The O. Zone
U.S. renewable energy bill modeled after Colorado
Colorado Democratic Sens. Mark Udall and Michael Bennet Tuesday signed onto a bipartisan bid to pass a national renewable energy standard (RES) modeled after Colorado's requirement that was first approved by state voters in 2004.
Introduced in the Senate by Energy and Natural Resources Committee Chairman Jeff Bingaman, D-N.M., and Republican Sam Brownback of Kansas, the bill would require 15 percent of the nation's electricity to come from renewable sources such as wind, solar, geothermal and hydroelectric by 2021.
Udall this summer had pushed for a 25 percent RES by 2025, but then Senate Majority Leader Harry Reid, D-Nev., scrapped the idea as too controversial ahead of the August recess, saying he didn't have the votes. Udall, Bennet and others spent the recess lobbying to at least have the RES reintroduced even if comprehensive climate change legislation seemed doomed in the gridlocked Senate.
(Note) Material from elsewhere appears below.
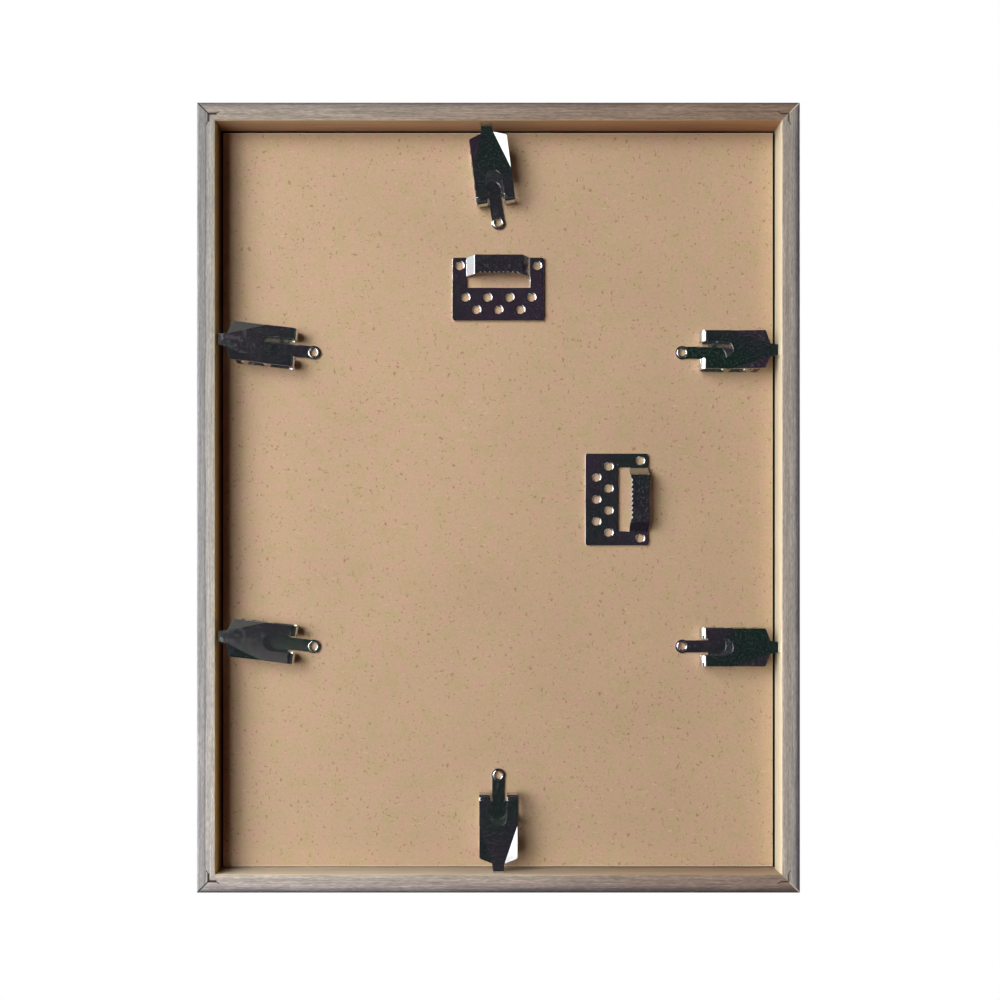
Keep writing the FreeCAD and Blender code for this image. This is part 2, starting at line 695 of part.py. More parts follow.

Apparently Reid listened. When Udall was in the U.S. House in 2007, he and his cousin, Tom Udall, D-N.M. — also now in the Senate — helped passed a national RES that ultimately failed in the Senate.
Sen. Michael Bennet
Mark Udall also campaigned hard when Colorado voters first approved a 10 percent by 2020 RES in 2004. That was upped to 20 percent by 2020 by the State Legislature in 2007 and again to 30 percent by 2020 this past legislative session.
“Since voters approved Colorado's RES in 2004, we've created 20,000 new clean energy jobs in the state and we can do the same across the country,” Udall, a member of the Energy and Natural Resources Committee, said in a release.
Bennet said, “Colorado is already leading the nation with a robust renewable energy standard, and this bill builds on the successes that we've seen in Colorado.”